Don’t worry if your dough balls don’t roll out exactly round. Mine frequently take on the shape of Wisconsin, or the silhouette of Jon Arbuckle’s head. Just get them as even as possible, and once they hit the pan they’ll form themselves into something edible. Secondly, it’s okay if you over-toast or blacken a few of the tortillas. Depending on the filling (and how long they steam with their fellows in the dishtowel), these charred bits carry flavor virtues all their own. Which leads me to my next point…
After more than a dozen batches of pan árabe, there are a few touches I’d recommend. First, I like to sub in a couple tablespoons of whole wheat flour in addition to the prescribed all-purpose flour. You want to avoid adding too much, as it can throw off the mixture’s moisture content, consistency, and flavor. I’m sure this isn’t exactly traditional, but by swapping in just a tablespoon or two, you’ll be in for an even more fragrant and complex experience.

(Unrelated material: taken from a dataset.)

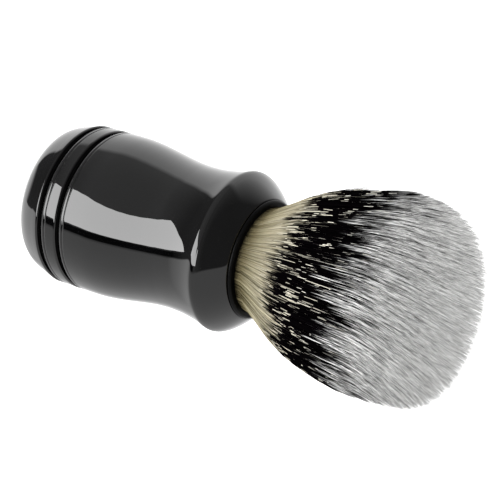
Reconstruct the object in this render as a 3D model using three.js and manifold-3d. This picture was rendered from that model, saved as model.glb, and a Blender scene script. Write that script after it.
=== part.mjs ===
// Shaving brush, standing upright on its foot: a stacked black resin handle with a
// ballast slug clamped inside it, and a 22 mm knot of dyed synthetic fibres glued in its socket.
// Millimetres, +Z up along the brush's axis, origin at the centre of the foot.

import * as THREE from 'three';
import { mergeVertices } from 'three/addons/utils/BufferGeometryUtils.js';
import Module from 'manifold-3d';

// ---- driving dimensions -------------------------------------------------------------------

const HANDLE_RADIUS = 17.75;      // widest turned radius, at the base band
const WAIST_RADIUS = 15.67;
const SWELL_RADIUS = 16.12;      // where the hollow of the waist turns out into the collar
const COLLAR_RADIUS = 17.36;      // the swelling under the knot
const SHOULDER_RIM_RADIUS = 12.8; // where the shoulder's curve meets its flat top
const FOOT_RADIUS = 9.4;          // flat part of the base

const CAP_BOTTOM_Z = 0.4;         // the foot pad stands this far proud of the base cap
const LOWER_GROOVE_Z = 9.1;
const UPPER_GROOVE_Z = 13.9;
const GROOVE_WIDTH = 1.05;
const GROOVE_DEPTH = 1.25;
const BARREL_TOP_Z = 18.5;        // the barrel is straight up to here
const WAIST_Z = 37.3;
const SWELL_Z = 43.0;
const COLLAR_Z = 48.5;
const SHOULDER_Z = 54.4;          // top of the handle, where the ferrule's flange sits

const MOUTH_Z = 55.25;            // top of the ferrule, where the fibres come out
const MOUTH_RADIUS = 10.95;
const FERRULE_RADIUS = 11.5;      // outside of the sleeve that goes into the handle
const FLANGE_RADIUS = 12.7;       // outside of the ring seen on the shoulder
const FERRULE_BOTTOM_Z = 41.0;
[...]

Next, we come to the cooking medium. Martinez and others recommend the use of a heated comal or cast iron skillet to toast up the flatbreads. Now, I’m going to assume that either his stove and pans are better than mine, or that his kitchen has superior ventilation, because I’ve tried multiple cast iron skillets on two different stoves with some pretty mixed results. For the easiest version of pan árabe, just go ahead and use a nonstick pan.
Say you don’t have a full three days to wait on delicious tortillas. No problem. Though Mi Cocina leans toward the full fermentation time, Martinez’s recipe states that the dough can be enjoyed after as little as a twelve-hour rest in the fridge.
Pan árabe provides more than just an interesting look at the tangles of culinary history; it’s also perhaps the perfect entry point into making your own tortillas at home. If you’re a baker of even the most modest ability, you likely have the necessary ingredients lying around. And there’s no specialty equipment really required, such as a stand mixer or tortilla press. Bowls, measuring cups, a skillet, and a rolling pin are all you need to expand your taco horizons and make some of the best flatbreads you’ll ever taste.